Here's Why the South Texas Special Election Spells Doom for Dems in November

Republicans send first Mexican-born woman to Congress in Dem stronghold

Representative-elect Mayra Flores (R.) — YouTube
June 15, 2022

Republicans flipped a majority-Hispanic seat in South Texas for the first time in more than a century Tuesday night, a result that spells major trouble for Democrats ahead of the 2022 midterms.

Republican Mayra Flores became the first Mexican-born woman elected to Congress after she defeated Democrat Dan Sanchez by 8 points in the special election for Texas's 34th Congressional District, which incumbent Filemon Vela (D.) vacated in March. A Republican has not represented the area since 1870, according to the Houston Chronicle.

Flores's historic win will almost certainly send Democrats reeling just months away from November as the party loses its long-held grip on Hispanic voters. Vela won the district, which is 84 percent Hispanic, by 20 points in 2018 and 14 points in 2020. But record-high inflation, gas prices, and illegal immigrant encounters under President Joe Biden have driven South Texas's Hispanic voters to the Republican Party in droves. Flores, for example, defeated Sanchez in Cameron County, which is 90 percent Hispanic. Biden won the county by double-digits less than two years ago.

Bienvenido in Action—the first Hispanic PAC to support Flores in the special election—said that by electing Flores, "Hispanics are telling the rest of the country that we are fed up with reckless liberal policies and want change."

"Mayra won because she ran a campaign rooted in our community's values: God, family, and country," the group said in a statement. "Meanwhile, Joe Biden and the Democrats have made life more expensive for Hispanics, our neighborhoods less safe, and a mockery of our culture." 

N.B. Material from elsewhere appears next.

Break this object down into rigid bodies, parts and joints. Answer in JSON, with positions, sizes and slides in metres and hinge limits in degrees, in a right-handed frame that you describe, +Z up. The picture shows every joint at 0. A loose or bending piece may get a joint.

"While gas prices go through the roof and families struggle to find baby formula," the group continued, "Biden and the left have weakened our communities, radicalized our school curricula, and even tried imposing offensive terms like 'Latinx' to upend our language."

The White House did not immediately return a request for comment.

Flores will serve the remainder of Vela's term, which runs until January. She is set to face Rep. Vicente Gonzalez (D., Texas) for a full term in November. That race is expected to be more difficult for Republicans, as it will take place under Texas's new congressional map, which makes Flores's district more solidly blue. Still, Republican National Committee chairwoman Ronna McDaniel said the group will "continue working to reelect [Flores] in November." Hours after Flores's win, meanwhile, the UVA Center for Politics changed its rating of the November race from "Likely Democratic" to "Leans Democratic," citing "the stickiness of the Republicans' South Texas gains."